McCain Sides With Bush on Domestic Surveillance
It is no secret that Sen. John McCain’s presidential campaign has a delicate relationship with President George W. Bush. On one hand, McCain has often sought to distance himself from the unpopular president and many of his policies in an effort to appeal to independent voters.
Exhibit A: his remarks Tuesday evening in Kenner, La.:
Exhibit B: When the president visited McCain’s home state of Arizona to attend a campaign fund-raiser, the two appeared together in public for only a brief moment on the airport tarmac as Bush boarded Air Force one to leave.
On the other hand, McCain must walk a tightrope with conservative voters, who may feel slighted if the senator disavows the president too much. From a story in this morning’s USA Today:
As for his ties to his onetime rival Bush, McCain stressed that he is not trying to distance himself in the fall to win over independents, who are a key part of the electorate in battlegrounds such as New Hampshire and Oregon.
"I’m not trying to separate myself," he said. "I’m trying to point out my own record and my own plan of action to solve our housing, energy, economic and national security challenges."
Today, The New York Times reported McCain supports one of the Bush administration’s most controversial policies: the warrantless surveillance of the electronic communications of Americans.
In a letter posted online by National Review this week, the adviser, Douglas Holtz-Eakin, said Mr. McCain believed that the Constitution gave Mr. Bush the power to authorize the National Security Agency to monitor Americans’ international phone calls and e-mail without warrants, despite a 1978 federal statute that required court oversight of surveillance.
Mr. McCain believes that “neither the administration nor the telecoms need apologize for actions that most people, except for the A.C.L.U. and trial lawyers, understand were constitutional and appropriate in the wake of the attacks on Sept. 11, 2001,” Mr. Holtz-Eakin wrote.

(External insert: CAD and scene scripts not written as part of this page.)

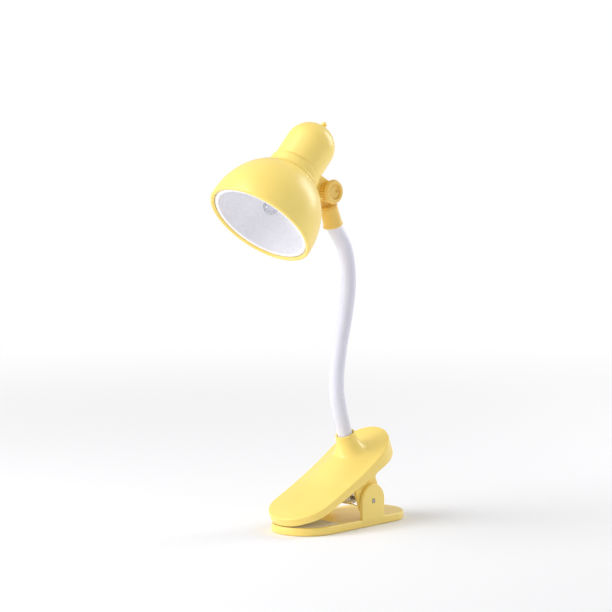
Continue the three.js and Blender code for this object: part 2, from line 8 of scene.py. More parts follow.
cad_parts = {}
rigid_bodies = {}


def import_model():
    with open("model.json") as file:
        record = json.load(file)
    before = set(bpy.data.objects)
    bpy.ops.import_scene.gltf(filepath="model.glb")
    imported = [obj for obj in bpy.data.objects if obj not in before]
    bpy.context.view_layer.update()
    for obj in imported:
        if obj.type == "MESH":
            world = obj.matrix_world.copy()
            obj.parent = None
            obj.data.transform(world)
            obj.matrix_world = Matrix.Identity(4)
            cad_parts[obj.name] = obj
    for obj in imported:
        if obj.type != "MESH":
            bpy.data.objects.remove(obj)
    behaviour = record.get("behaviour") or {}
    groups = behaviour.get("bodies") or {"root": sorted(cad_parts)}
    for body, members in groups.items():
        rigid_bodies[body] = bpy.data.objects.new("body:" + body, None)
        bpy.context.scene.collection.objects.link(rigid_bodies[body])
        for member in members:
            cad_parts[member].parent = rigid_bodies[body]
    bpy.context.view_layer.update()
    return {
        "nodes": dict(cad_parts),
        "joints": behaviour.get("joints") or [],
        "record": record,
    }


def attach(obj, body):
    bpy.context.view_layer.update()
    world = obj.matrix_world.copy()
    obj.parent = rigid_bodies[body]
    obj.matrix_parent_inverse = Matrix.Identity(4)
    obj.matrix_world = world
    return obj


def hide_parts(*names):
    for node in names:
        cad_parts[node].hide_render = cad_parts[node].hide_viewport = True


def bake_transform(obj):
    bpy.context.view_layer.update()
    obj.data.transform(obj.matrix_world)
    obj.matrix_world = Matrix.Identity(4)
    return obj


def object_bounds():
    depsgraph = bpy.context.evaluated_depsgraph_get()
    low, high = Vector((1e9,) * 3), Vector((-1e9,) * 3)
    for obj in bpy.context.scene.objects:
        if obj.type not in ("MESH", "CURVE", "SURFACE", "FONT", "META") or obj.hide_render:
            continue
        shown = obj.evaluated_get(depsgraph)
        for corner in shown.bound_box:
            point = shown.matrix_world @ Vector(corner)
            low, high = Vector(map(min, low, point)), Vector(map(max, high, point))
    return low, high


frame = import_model()

mm = 0.001
joints = {j["name"]: j for j in frame["joints"]}
mounts = {m["name"]: m for m in frame["record"]["mounts"]}


# places: each sub-assembly has its own frame, in millimetres, taken from the joints and mounts

def placeOf(origin, x, y, z):
    turn = Matrix((x, y, z)).transposed().to_4x4()
    return Matrix.Translation(origin) @ turn @ Matrix.Scale(mm, 4)


jawPin = Vector(joints["jaw_hinge"]["pos_m"])
standFrame = Matrix.Scale(mm, 4)
pinFrame = placeOf(jawPin, Vector((1, 0, 0)), Vector((0, 0, -1)), Vector((0, 1, 0)))  # Z along the pin

gripUp = -Vector(mounts["upper_grip"]["axis"]).normalized()
gripAlong = Vector((gripUp.z, 0, -gripUp.x))
gripOrigin = Vector(mounts["upper_grip"]["pos_m"]) - gripAlong * 20 * mm + gripUp * 0.7 * mm
jawFrame = placeOf(gripOrigin, gripAlong, Vector((0, 1, 0)), gripUp)

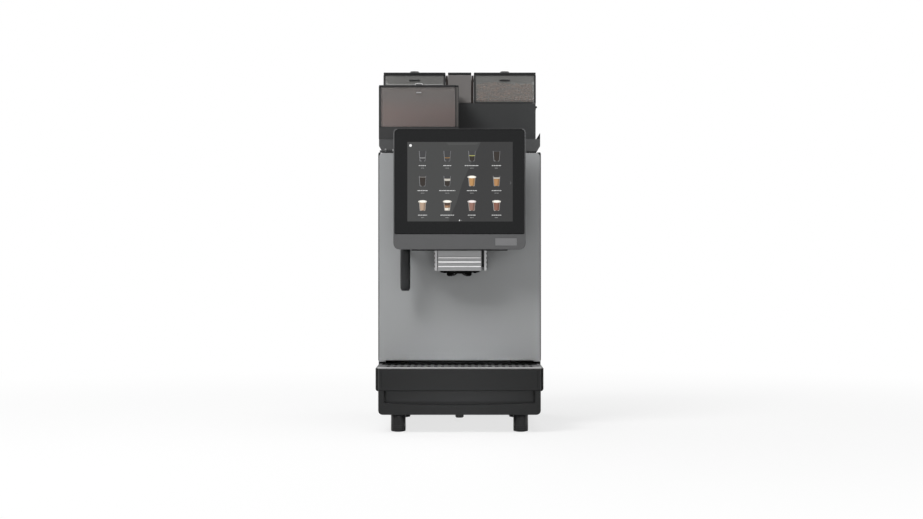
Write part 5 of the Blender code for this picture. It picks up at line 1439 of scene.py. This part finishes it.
    def lid(self) -> None:
        """Add the pressed step and the rear hinge barrels of the lid."""
        low, high = extent(f"bean_lid_{self.side}")
        top = extent(f"lock_{self.side}")[0].z
        step = Shape().box(within(low.x, high.x, 8), (low.y + 30, high.y - 8), (top - 0.6, top + 0.5), 0.4)
        for x in (low.x + 14, high.x - 34):
            step.turning([(0, 0), (2.2, 0), (2.2, 20), (0, 20)], "X", (x, high.y - 2.4, top + 0.4), 16)
        step.made(f"lid_step_{self.side}", f"{self.side}_lid", Palette.LID, "lid_grey")

    def build(self) -> None:
        """Build the hopper's detail."""
        if self.fill:
            self.heap()
        self.trim()
        self.liner()
        self.lid()
        lock(f"lock_{self.side}", f"{self.side}_lock")
        LOG.info("built the %s bean hopper", self.side)


def lock(node: str, body: str) -> None:
    """Turn a cylinder lock: a metal ring with a black barrel and a key slot.

    Args:
        node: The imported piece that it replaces.
        body: The body that it turns with.
    """
    centre, radius, tall = upright(node)
    x, y, foot = centre
    ring = [
        (0, 0), (radius, 0), (radius, tall * 0.55), (radius - 0.6, tall * 0.86), (radius - 1.4, tall),
        (radius * 0.62, tall), (radius * 0.58, tall * 0.8), (0, tall * 0.8),
    ]
    turned = Shape().turning(ring, "Z", centre, 64)
    turned.made(f"{node}_finished", body, Palette.DARK_STEEL, "chrome", node)
    barrel = [
        (0, tall * 0.78), (radius * 0.56, tall * 0.78), (radius * 0.56, tall * 0.9),
        (radius * 0.5, tall * 0.95), (0, tall * 0.95),
    ]
    Shape().turning(barrel, "Z", centre, 40).made(f"{node}_barrel", body, Palette.RUBBER, "chrome")
    level = (foot + tall * 0.9, foot + tall * 0.97)
    slot = Shape().box(around(x, radius * 0.08), around(y, radius * 0.36), level)
    slot.made(f"{node}_slot", body, Palette.CHROME, "chrome")


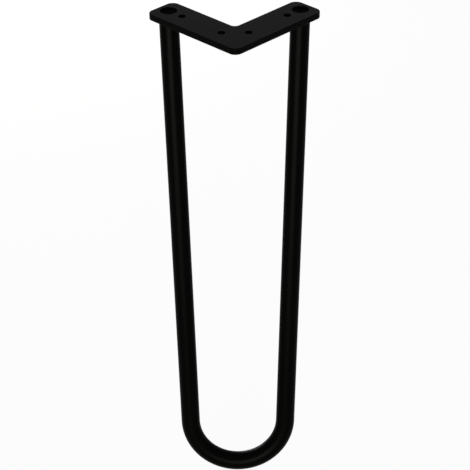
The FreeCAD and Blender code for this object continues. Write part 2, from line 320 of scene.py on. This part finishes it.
def weld_height(place, start):
    """How high the metal stands over the weld's rim, at a place from the hole's centre."""
    reach = place.length
    turn = math.atan2(place.y, place.x) + start
    off_run = reach - WELD_RUN_RADIUS
    run = math.exp(-(off_run / WELD_RUN_WIDTH) ** 2)
    swept_back = turn * WELD_RIPPLES + (off_run / WELD_RIPPLE_SWEEP) ** 2 / 2
    ripple = WELD_RIPPLE_HEIGHT * math.sin(swept_back)
    middle = WELD_MIDDLE_DEPTH * math.exp(-(reach / WELD_MIDDLE_RADIUS) ** 4)
    from_crater = (place - WELD_CRATER).length / WELD_CRATER_RADIUS
    crater = WELD_CRATER_DEPTH * math.exp(-from_crater ** 2)
    wetting = WELD_WETTING * math.exp((reach - BAR_HOLE_RADIUS) / WELD_WETTING_WIDTH)
    return run * (WELD_RUN_HEIGHT + ripple) + wetting - middle - crater


def plug_weld(name, node, start, coat):
    """Weld metal laid round in a bar hole: a rippled crown that has wetted the hole's wall."""
    low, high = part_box(node)
    centre = (low + high) / 2
    rim = high.z - WELD_CROWN
    mesh = bmesh.new()
    bmesh.ops.create_circle(mesh, segments=WELD_FACETS, radius=BAR_HOLE_RADIUS)
    ring = mesh.edges[:]
    wall = ring
    for step in range(1, WELD_RINGS):
        made = bmesh.ops.extrude_edge_only(mesh, edges=ring)["geom"]
        size = (WELD_RINGS - step) / (WELD_RINGS - step + 1)
        bmesh.ops.scale(mesh, verts=only(bmesh.types.BMVert, made), vec=(size, size, 1))
        ring = only(bmesh.types.BMEdge, made)
    bmesh.ops.holes_fill(mesh, edges=ring, sides=0)
    for vert in mesh.verts:
        vert.co.z = rim - low.z + weld_height(vert.co.xy, start)
    made = bmesh.ops.extrude_edge_only(mesh, edges=wall)["geom"]
    foot = only(bmesh.types.BMVert, made)
    for vert in foot:
        vert.co.z = 0
    bmesh.ops.holes_fill(mesh, edges=only(bmesh.types.BMEdge, made), sides=0)
    bmesh.ops.translate(mesh, verts=mesh.verts[:], vec=(centre.x, centre.y, low.z))
    return finish_piece(mesh, name, coat, node)


# Shader maths

class Value:
    """A node's output that takes part in arithmetic: each operation adds a Math node."""

    def __init__(self, nodes, socket):
        self.nodes = nodes
        self.socket = socket

    def maths(self, operation, *values):
        return self.nodes.add("ShaderNodeMath", {"operation": operation}, enumerate(values))

    def __add__(self, other):
        return self.maths("ADD", self, other)

    def __sub__(self, other):
        return self.maths("SUBTRACT", self, other)

    def __rsub__(self, other):
        return self.maths("SUBTRACT", other, self)

    def __mul__(self, other):
        return self.maths("MULTIPLY", self, other)

    __radd__ = __add__
    __rmul__ = __mul__

    def output(self, name):
        """Another output of the same node."""
        return Value(self.nodes, self.socket.node.outputs[name])


class Nodes:
    """The nodes of one material or world."""

    def __init__(self, owner):
        owner.use_nodes = True
        self.tree = owner.node_tree
        self.tree.nodes.clear()

    def add(self, kind, settings=None, values=(), output=0):
        """Adds a node: its settings or a ramp's stops first, then the values or links of its sockets."""
        node = self.tree.nodes.new(kind)
        for name, setting in (settings or {}).items():
            if name == "stops":
                for stop, colour in zip(node.color_ramp.elements, setting):
                    stop.color = colour
            else:
                setattr(node, name, setting)
        for socket, value in dict(values).items():
            if isinstance(value, Value):
                self.tree.links.new(value.socket, node.inputs[socket])
            else:
                node.inputs[socket].default_value = value
        return Value(self, node.outputs[output]) if len(node.outputs) else None

    def noise(self, place, scale, detail):
        values = {"Vector": place, "Scale": scale, "Detail": detail}
        return self.add("ShaderNodeTexNoise", None, values, "Fac")

    def mixed(self, share, first, second):
        return self.add("ShaderNodeMixShader", None, {0: share, 1: first, 2: second})

    def seen(self):
        """The rays that show the background: the camera's, mirrored ones and those through glass."""
        camera = self.add("ShaderNodeLightPath", output="Is Camera Ray")
        return camera + camera.output("Is Glossy Ray") + camera.output("Is Transmission Ray")


# Materials

def powder_coat(name, roughness):
    """Satin black powder coat, with a fine orange peel, a dusty grain and a slow change of gloss."""
    material = bpy.data.materials.new(name)
    nodes = Nodes(material)
    place = nodes.add("ShaderNodeTexCoord", output="Object")
    peel = nodes.noise(place, PEEL_SCALE, PEEL_DETAIL)
    grain = nodes.noise(place, GRAIN_SCALE, GRAIN_DETAIL)
    cloud = nodes.noise(place, CLOUD_SCALE, CLOUD_DETAIL)
    surface_height = {"Distance": PEEL_HEIGHT, "Height": peel + grain * GRAIN_HEIGHT}
    bump = nodes.add("ShaderNodeBump", None, surface_height, "Normal")
    gloss = roughness + (peel - NOISE_MIDDLE) * PEEL_IN_ROUGHNESS
    gloss = gloss + (grain - NOISE_MIDDLE) * GRAIN_IN_ROUGHNESS
    gloss = gloss + (cloud - NOISE_MIDDLE) * CLOUD_IN_ROUGHNESS
    stops = {"stops": (COAT_DARK, COAT_PALE)}
    shade = nodes.add("ShaderNodeValToRGB", stops, {"Fac": (cloud + grain) * 0.5}, "Color")
    values = {"Base Color": shade, "Roughness": gloss, "Normal": bump, "Specular IOR Level": COAT_SPECULAR}
    surface = nodes.add("ShaderNodeBsdfPrincipled", None, values)
    nodes.add("ShaderNodeOutputMaterial", None, {"Surface": surface})
    return material


def pale_floor():
    """Matt white, that keeps a shadow and is near plain white to the camera and in reflections."""
    material = bpy.data.materials.new("pale_floor")
    nodes = Nodes(material)
    matt = nodes.add("ShaderNodeBsdfDiffuse", None, {"Color": FLOOR_COLOUR})
    white = nodes.add("ShaderNodeEmission", None, {"Color": WHITE})
    from_above = nodes.mixed(nodes.seen() * FLOOR_GLOW, matt, white)
    from_below = nodes.add("ShaderNodeBsdfTransparent")
    below = nodes.add("ShaderNodeNewGeometry", output="Backfacing")
    surface = nodes.mixed(below, from_above, from_below)
    nodes.add("ShaderNodeOutputMaterial", None, {"Surface": surface})
    return material


# The studio

def lay_floor():
    mesh = bmesh.new()
    place = Matrix.Translation((0, 0, FOOT_LEVEL))
    bmesh.ops.create_grid(mesh, x_segments=1, y_segments=1, size=FLOOR_SIZE / 2, matrix=place)
    data = bpy.data.meshes.new("floor")
    mesh.to_mesh(data)
    mesh.free()
    data.materials.append(pale_floor())
    floor = bpy.data.objects.new("floor", data)
    bpy.context.scene.collection.objects.link(floor)


def set_surround():
    """Plain white all round to the camera and in reflections, and a low even light on matt surfaces."""
    world = bpy.data.worlds.new("white_surround")
    bpy.context.scene.world = world
    nodes = Nodes(world)
    light = nodes.add("ShaderNodeBackground", None, {"Color": WHITE, "Strength": SURROUND_LIGHT})
    white = nodes.add("ShaderNodeBackground", None, {"Color": WHITE})
    surround = nodes.mixed(nodes.seen(), light, white)
    nodes.add("ShaderNodeOutputWorld", None, {"Surface": surround})


def hang_lamp(name, place, size, power, colour):
    """A soft lamp that faces the leg, so wide and so high."""
    data = bpy.data.lights.new(name, "AREA")
    data.shape = "RECTANGLE"
    data.size, data.size_y = size
    data.energy = power
    data.color = colour
    lamp = bpy.data.objects.new(name, data)
    bpy.context.scene.collection.objects.link(lamp)
    lamp.location = place
    lamp.rotation_euler = (place - LAMP_AIM).to_track_quat("Z", "Y").to_euler()
    lamp.visible_camera = False


def set_camera():
    data = bpy.data.cameras.new("camera")
    data.lens = CAMERA_LENS
    data.sensor_width = SENSOR_WIDTH
    data.clip_start = CLIP_START
    camera = bpy.data.objects.new("camera", data)
    bpy.context.scene.collection.objects.link(camera)
    aim = (CAMERA_AIM - CAMERA_PLACE).to_track_quat("-Z", "Y").to_matrix().to_4x4()
    camera.matrix_world = Matrix.Translation(CAMERA_PLACE) @ aim @ Matrix.Rotation(CAMERA_ROLL, 4, "Z")
    bpy.context.scene.camera = camera


coat = powder_coat("black_powder_coat", COAT_ROUGHNESS)
weld_coat = powder_coat("black_coat_over_weld", WELD_COAT_ROUGHNESS)
bent_bar(coat)
v_plate(coat)
plug_weld("left_weld", "left_plug_weld", LEFT_WELD_START, weld_coat)
plug_weld("right_weld", "right_plug_weld", RIGHT_WELD_START, weld_coat)
lay_floor()
set_surround()
hang_lamp("front_lamp", FRONT_LAMP_PLACE, FRONT_LAMP_SIZE, FRONT_LAMP_POWER, FRONT_LAMP_COLOUR)
hang_lamp("back_lamp", BACK_LAMP_PLACE, BACK_LAMP_SIZE, BACK_LAMP_POWER, BACK_LAMP_COLOUR)
set_camera()
bpy.context.scene.view_settings.view_transform = "Standard"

And if Mr. McCain is elected president, Mr. Holtz-Eakin added, he would do everything he could to prevent terrorist attacks, “including asking the telecoms for appropriate assistance to collect intelligence against foreign threats to the United States as authorized by Article II of the Constitution.”
However, as the Times article notes, this position represents a shift from some of the senator’s past statements.
In an interview about his views on the limits of executive power with The Boston Globe six months ago, Mr. McCain strongly suggested that if he became the next commander in chief, he would consider himself obligated to obey a statute restricting what he did in national security matters.
Mr. McCain was asked whether he believed that the president had constitutional power to conduct surveillance on American soil for national security purposes without a warrant, regardless of federal statutes.
He replied: “There are some areas where the statutes don’t apply, such as in the surveillance of overseas communications. Where they do apply, however, I think that presidents have the obligation to obey and enforce laws that are passed by Congress and signed into law by the president, no matter what the situation is.”
While his position could play well with national security-conservatives, it may turn away many of the moderates he has been courting so aggressively. It could also scare off libertarians, who are wary of the expansion of presidential power that has taken place under this administration — many of whom vote Republican. Furthermore, the Obama campaign could use this story as ammunition for a new round of "Bush’s third term" attacks on McCain.
Of all the issues he could have chosen to stand firm with the president, McCain has picked one of the riskiest.